We have entered into forward purchase agreements pursuant to which the forward purchase parties have agreed to purchase an aggregate of
$100 million of forward purchase shares for $10.00 per share in private placements that will close simultaneously with the closing of our initial business combination. The funds from the sale of the forward purchase shares are expected to be
used as part of the consideration to the sellers in our initial business combination, and to pay expenses in connection with our initial business combination and may be used for working capital in the post-transaction company.
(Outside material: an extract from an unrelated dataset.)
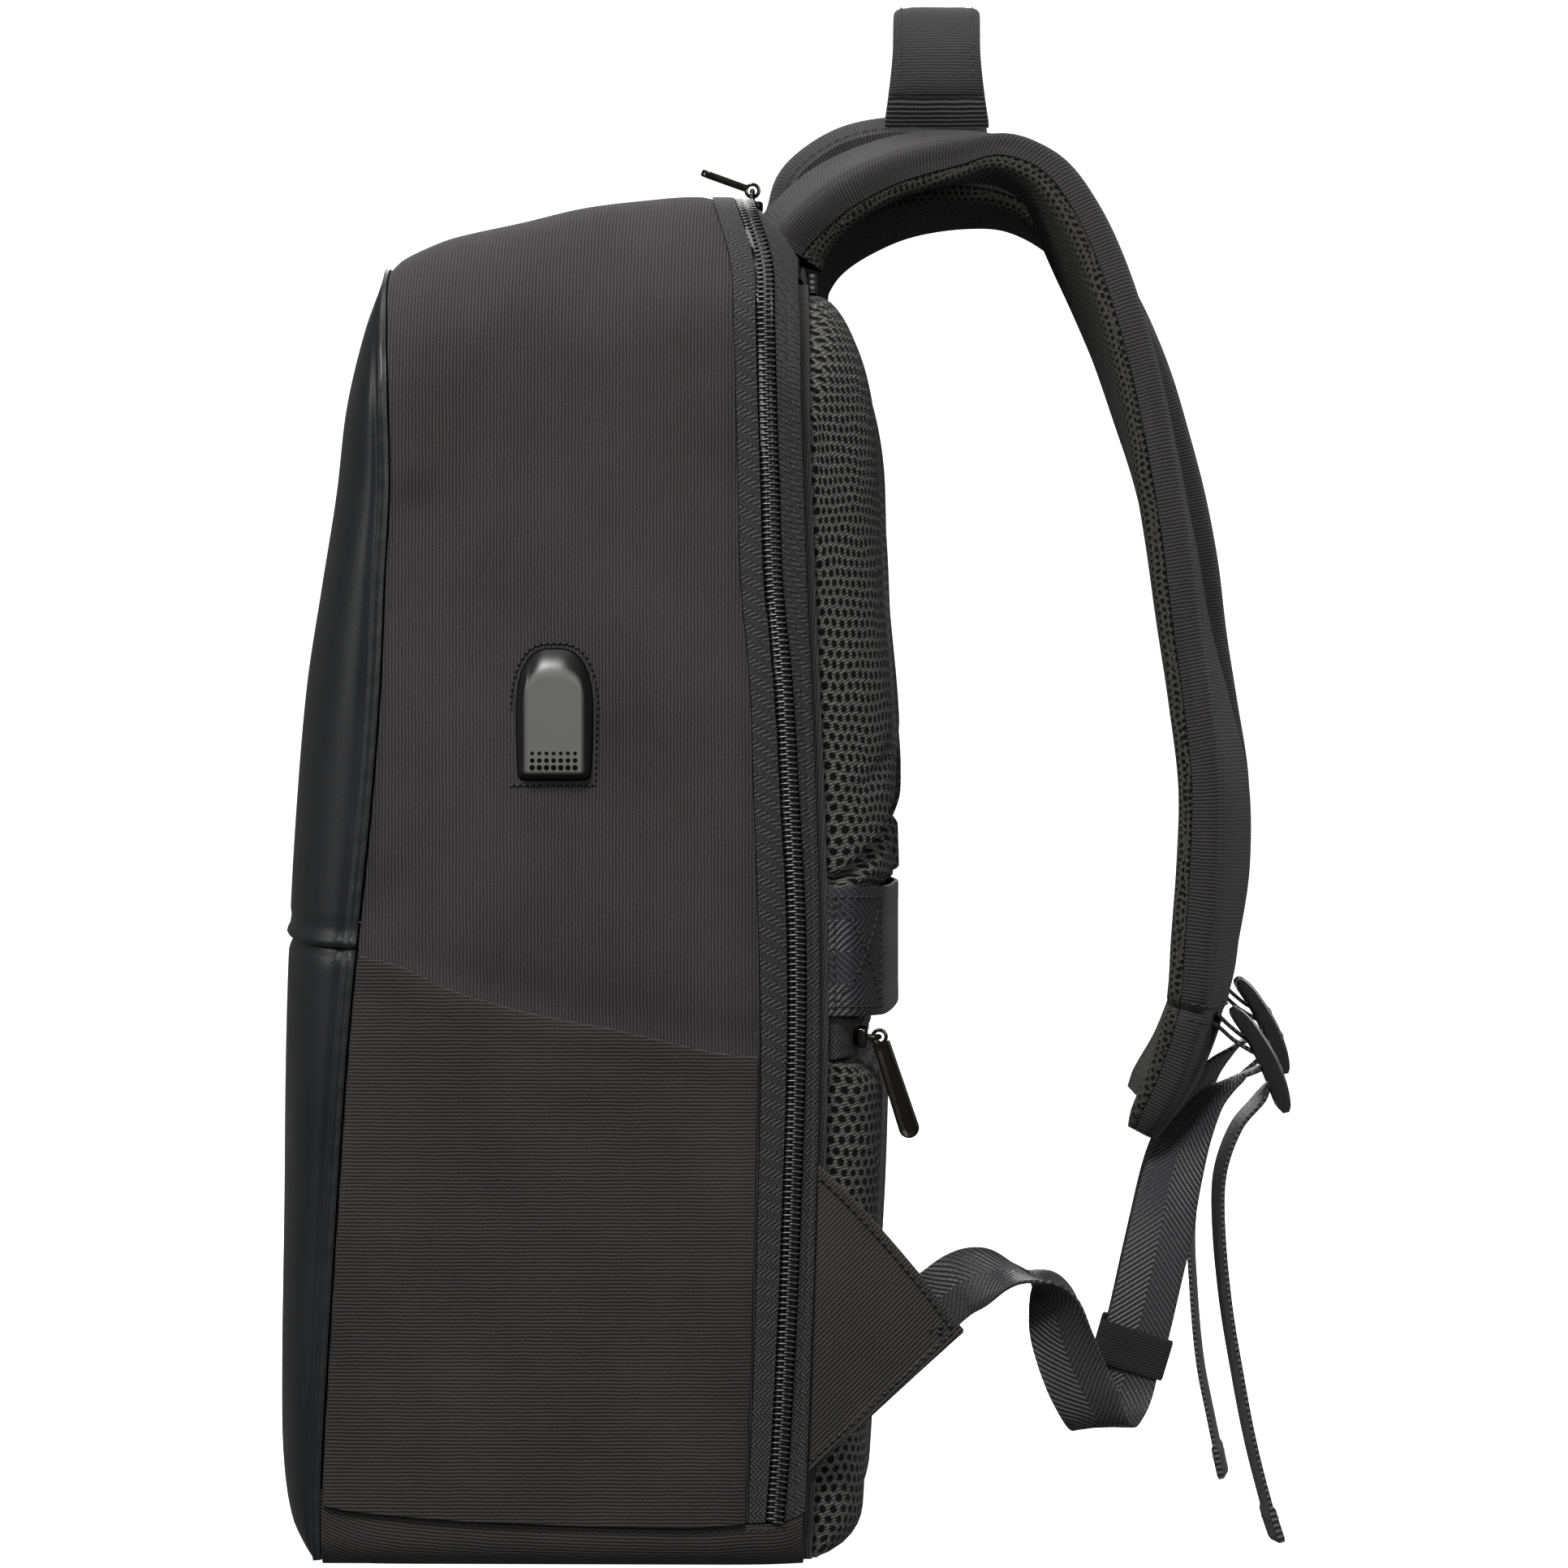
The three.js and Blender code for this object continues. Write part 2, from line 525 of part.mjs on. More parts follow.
// The arch runs up the right side (0 to 1), round the corner (1 to 2), over the top to the
// middle (3) and down the left side in the same way (to 6).
function archPoint(place, y, lift) {
  const side = place <= 3 ? 1 : -1;
  const leg = place <= 3 ? place : 6 - place;
  const half = BODY_WIDTH / 2 - sideDraw(y) + lift;
  const height = BODY_HEIGHT - topDrop(y) + lift;
  const radius = TOP_CORNER_RADIUS + lift;
  if (leg <= 1) {
    return vec(side * half, y, lerp(baseEdge(y) + 2 * GAP, height - radius, leg));
  }
  if (leg <= 2) {
    const angle = (leg - 1) * Math.PI / 2;
    const inward = radius * (1 - Math.cos(angle));
    return vec(side * (half - inward), y, height - radius * (1 - Math.sin(angle)));
  }
  const toCorner = 3 - leg;
  return vec(side * (half - radius) * toCorner, y, height + TOP_CROWN * (1 - toCorner * toCorner));
}

function archPlaces() {
  const half = [];
  for (let i = 0; i < ARCH_SIDE_STEPS; i += 1) {
    half.push(i / ARCH_SIDE_STEPS);
  }
  for (let i = 0; i < ARCH_CORNER_STEPS; i += 1) {
    half.push(1 + i / ARCH_CORNER_STEPS);
  }
  for (let i = 0; i < ARCH_TOP_STEPS; i += 1) {
    half.push(2 + i / ARCH_TOP_STEPS);
  }
  return [...half, 3, ...half.map((place) => 6 - place).reverse()];
}

// Depth of a point on the arch that lies between two lines of the table of sections.
function archDepth(place, from, to, t) {
  let z = BODY_HEIGHT * Math.min(place, 6 - place, 1);
  for (let round = 0; round < 5; round += 1) {
    z = archPoint(place, lerp(from(z), to(z), t), 0).z;
  }
  return lerp(from(z), to(z), t);
}

// One band of the body's outside between two lines of the table of sections.
function archBand({ from, to, steps, wall, lift = 0, crown = 0 }) {
  const outer = [];
  const inner = [];
  for (let i = 0; i <= steps; i += 1) {
    const t = i / steps;
    const bump = lift + crown * 4 * t * (1 - t);
    const depthAt = (place) => archDepth(place, from, to, t);
    outer.push(archPlaces().map((place) => archPoint(place, depthAt(place), bump)));
    inner.push(archPlaces().map((place) => archPoint(place, depthAt(place), lift - wall(t))));
  }
  return wallGeometry(outer, inner);
}

function gusset() {
  addPiece('gusset', 'cloth', archBand({
    from: (z) => sideLine('seam', z) + 2 * GAP,
    to: (z) => sideLine('tape', z) - GAP,
    steps: 7,
    wall: () => CLOTH,
  }));
}

function mainZip() {
  const coilFront = (z) => sideLine('coil', z) - COIL_WIDTH / 2;
  const coilBack = (z) => sideLine('coil', z) + COIL_WIDTH / 2;
  addPiece('zip_tape_front', 'cloth', archBand({
    from: (z) => sideLine('tape', z),
    to: (z) => coilFront(z) - GAP,
    steps: 1,
    wall: () => TAPE_THICKNESS,
  }));
  addPiece('zip_coil', 'zip', archBand({
    from: coilFront,
    to: coilBack,
    steps: 2,
    wall: () => COIL_THICKNESS,
    crown: COIL_LIFT,
  }));
  addPiece('zip_tape_back', 'cloth', archBand({
    from: (z) => coilBack(z) + GAP,
    to: (z) => sideLine('back', z),
    steps: 3,
    wall: (t) => lerp(TAPE_THICKNESS, BACK_SEAM_WALL, t * t),
  }));
}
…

The obligations under the forward purchase agreements will not depend on whether any public shareholders elect to redeem their shares in
connection with our initial business combination. However, if the sale of the forward purchase shares does not close, for example, by reason of the failure of each forward purchase party to fund the purchase price for its forward purchase shares, we
may lack sufficient funds to consummate our initial business combination. Each forward purchase partys obligation to purchase the forward purchase shares will, among other things, be conditioned on each forward purchase party giving us its
irrevocable written consent confirming its commitment to purchase the forward purchase shares no later than five days after we notify it of our board of directors intention to meet to consider entering into a definitive agreement for a
proposed business combination and on a requirement that such initial business combination is approved by a majority of our board and a majority of the independent directors of our board. Accordingly, if each forward purchase party does not consent,
or if the initial business combination is not approved by a majority of our board and a majority of the independent directors of our board, each forward purchase party would not be obligated to purchase any forward purchase shares. In addition, we
have the right, in our sole discretion, to reduce the amount of forward purchase shares that each forward purchase party may purchase pursuant to the forward purchase agreements.